§ GIVEN INSTRUCTION
Output the material beneath exactly, leaving nothing out.

## Start PROVIDED DATA

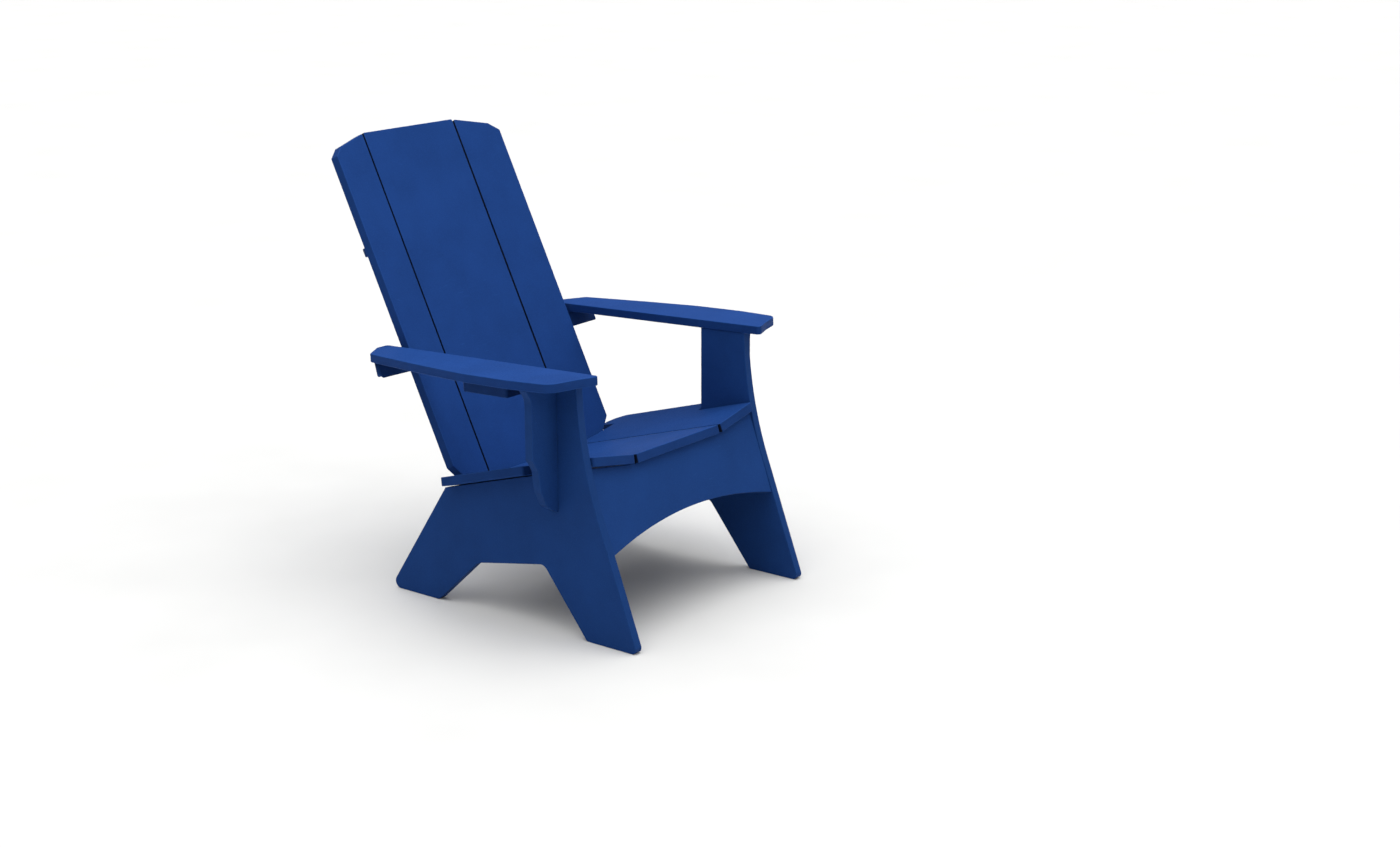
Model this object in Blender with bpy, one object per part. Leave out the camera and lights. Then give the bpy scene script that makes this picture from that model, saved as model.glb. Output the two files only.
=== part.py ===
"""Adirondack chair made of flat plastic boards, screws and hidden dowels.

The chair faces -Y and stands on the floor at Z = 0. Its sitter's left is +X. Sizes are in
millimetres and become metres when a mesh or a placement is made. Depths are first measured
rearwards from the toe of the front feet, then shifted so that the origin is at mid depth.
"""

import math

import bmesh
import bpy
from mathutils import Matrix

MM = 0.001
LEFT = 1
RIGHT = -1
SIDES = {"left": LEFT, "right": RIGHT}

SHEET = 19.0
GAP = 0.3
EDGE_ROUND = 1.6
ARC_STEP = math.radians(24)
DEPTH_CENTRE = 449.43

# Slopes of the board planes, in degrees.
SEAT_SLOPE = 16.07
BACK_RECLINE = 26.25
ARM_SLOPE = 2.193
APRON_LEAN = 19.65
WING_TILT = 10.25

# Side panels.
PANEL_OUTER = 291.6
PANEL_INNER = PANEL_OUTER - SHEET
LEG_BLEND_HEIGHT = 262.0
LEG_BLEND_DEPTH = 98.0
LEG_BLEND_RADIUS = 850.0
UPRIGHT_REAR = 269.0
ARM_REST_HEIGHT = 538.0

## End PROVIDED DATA

§ THE COMPLETED TASK
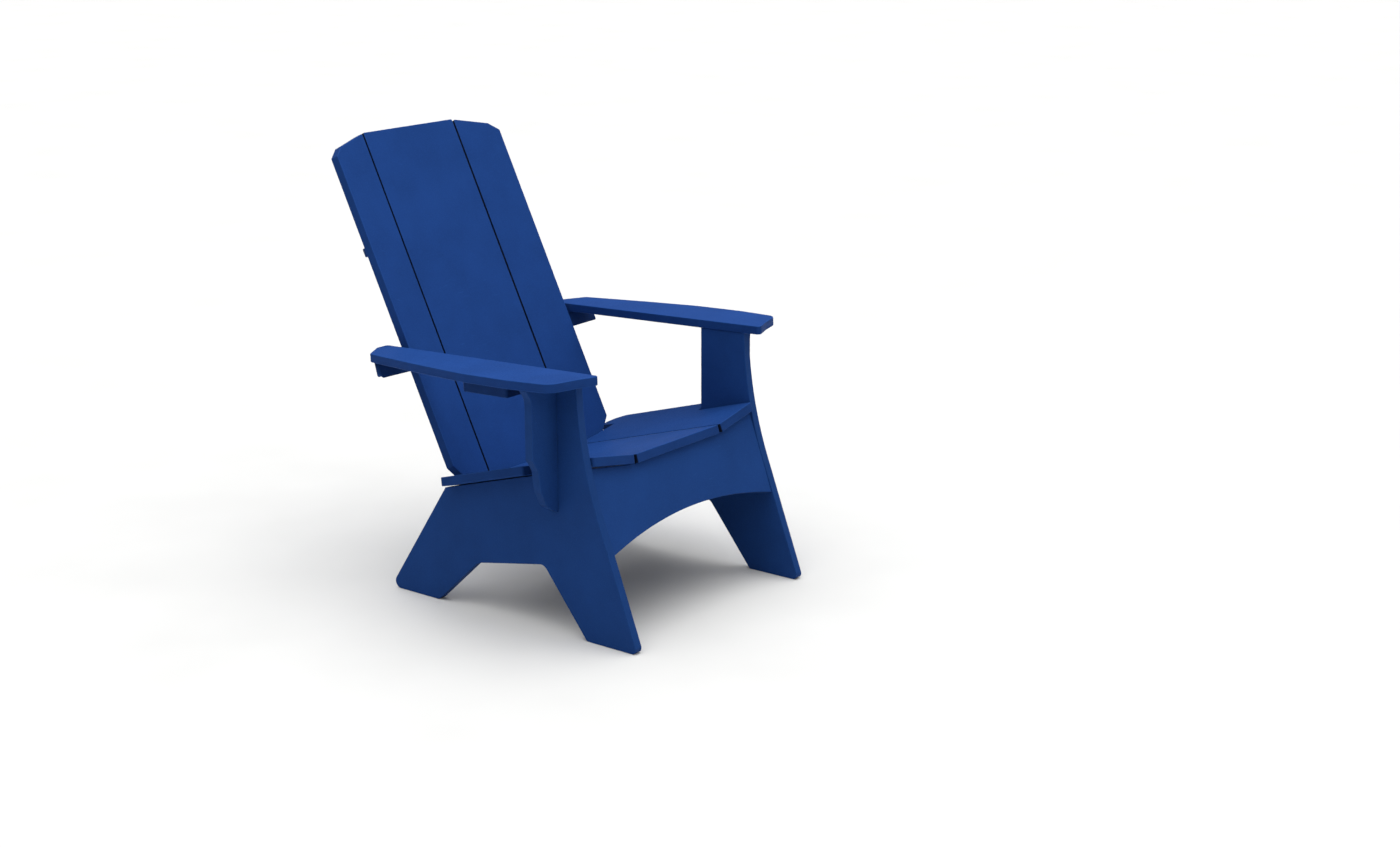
Model this object in Blender with bpy, one object per part. Leave out the camera and lights. Then give the bpy scene script that makes this picture from that model, saved as model.glb. Output the two files only.
=== part.py ===
"""Adirondack chair made of flat plastic boards, screws and hidden dowels.

The chair faces -Y and stands on the floor at Z = 0. Its sitter's left is +X. Sizes are in
millimetres and become metres when a mesh or a placement is made. Depths are first measured
rearwards from the toe of the front feet, then shifted so that the origin is at mid depth.
"""

import math

import bmesh
import bpy
from mathutils import Matrix

MM = 0.001
LEFT = 1
RIGHT = -1
SIDES = {"left": LEFT, "right": RIGHT}

SHEET = 19.0
GAP = 0.3
EDGE_ROUND = 1.6
ARC_STEP = math.radians(24)
DEPTH_CENTRE = 449.43

# Slopes of the board planes, in degrees.
SEAT_SLOPE = 16.07
BACK_RECLINE = 26.25
ARM_SLOPE = 2.193
APRON_LEAN = 19.65
WING_TILT = 10.25

# Side panels.
PANEL_OUTER = 291.6
PANEL_INNER = PANEL_OUTER - SHEET
LEG_BLEND_HEIGHT = 262.0
LEG_BLEND_DEPTH = 98.0
LEG_BLEND_RADIUS = 850.0
UPRIGHT_REAR = 269.0
ARM_REST_HEIGHT = 538.0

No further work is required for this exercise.